You'll still be here in 10 years?
You have to ask Mr. Rockefeller that [laughing]. Will I still be here in ten years? Yeah. What I've seen about the farm is what I'd like to see about ourselves: that the farm is getting much, much better. I'll tell you specifically how. The varieties that we're choosing for this ecology make more sense as we become smarter. They're tastier. They're more abundant so that we can do more with them. On the animal side, the breeds that we're choosing for this ecology are smarter. The grass — because it's a grass-based system — is much better, much improved because of our ecological methods. Because the grass is improving, the animals that are eating the grass are improving, so this whole circle is getting stronger.
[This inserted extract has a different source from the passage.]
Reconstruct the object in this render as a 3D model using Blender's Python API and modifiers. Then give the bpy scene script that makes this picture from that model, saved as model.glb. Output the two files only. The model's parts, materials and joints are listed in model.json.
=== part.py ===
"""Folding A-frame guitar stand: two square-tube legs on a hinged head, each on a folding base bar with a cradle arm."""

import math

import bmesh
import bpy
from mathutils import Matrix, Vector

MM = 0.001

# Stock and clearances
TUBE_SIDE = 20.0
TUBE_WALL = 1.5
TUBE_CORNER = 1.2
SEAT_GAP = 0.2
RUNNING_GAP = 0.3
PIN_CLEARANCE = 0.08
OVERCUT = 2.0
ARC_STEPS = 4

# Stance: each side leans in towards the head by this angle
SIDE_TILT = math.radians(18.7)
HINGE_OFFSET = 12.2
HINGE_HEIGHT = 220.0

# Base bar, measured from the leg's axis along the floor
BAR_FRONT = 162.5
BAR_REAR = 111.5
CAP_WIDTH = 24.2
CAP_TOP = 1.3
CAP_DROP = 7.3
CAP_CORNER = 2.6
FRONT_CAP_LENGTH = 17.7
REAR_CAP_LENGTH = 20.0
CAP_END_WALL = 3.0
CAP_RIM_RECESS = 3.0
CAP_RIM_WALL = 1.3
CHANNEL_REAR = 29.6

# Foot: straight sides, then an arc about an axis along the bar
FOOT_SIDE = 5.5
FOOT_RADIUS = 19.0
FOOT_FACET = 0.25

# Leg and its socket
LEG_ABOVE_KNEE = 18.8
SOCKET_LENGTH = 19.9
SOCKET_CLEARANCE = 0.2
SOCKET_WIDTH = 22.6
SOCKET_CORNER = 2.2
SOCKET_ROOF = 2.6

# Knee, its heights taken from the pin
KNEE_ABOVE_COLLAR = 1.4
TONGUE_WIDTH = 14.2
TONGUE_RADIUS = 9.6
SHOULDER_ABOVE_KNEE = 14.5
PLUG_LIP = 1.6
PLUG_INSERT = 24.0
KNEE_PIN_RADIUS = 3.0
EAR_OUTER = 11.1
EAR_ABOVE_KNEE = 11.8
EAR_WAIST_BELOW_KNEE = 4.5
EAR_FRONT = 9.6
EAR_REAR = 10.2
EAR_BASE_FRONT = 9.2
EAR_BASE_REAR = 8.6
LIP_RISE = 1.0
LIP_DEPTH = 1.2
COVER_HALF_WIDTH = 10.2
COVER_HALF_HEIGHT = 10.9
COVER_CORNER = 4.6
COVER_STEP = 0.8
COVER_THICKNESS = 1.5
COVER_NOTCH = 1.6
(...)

And it's making me look like a better chef. Just seeing it over four years: I'm looking out at that field out in the back here. That's a field that was in serious trouble when we got here. And just because of the rotation that we've been involved with, it's enabled the number of animals on that grass go up by like 160 percent. On this area, which is about eight or nine acres, we had 400 egg laying hens when we first got here. Today, we have 1,190. That's 700 new birds on the same number of acres with the same number of employees. So how did that happen? It happened because of grass management, because the ecology of the place improved, and with it came better economy and better flavor because the eggs they're laying are better, because the grass they're eating is better, because the insects that are in the manure and that they're picking apart are more of them and they're larger and they're better. So all of a sudden, all of the diets improved, the grass improved, and we serve a better egg. So what does it look like in ten years? I think the farm is going to look even better, and because of that I'm going to look better.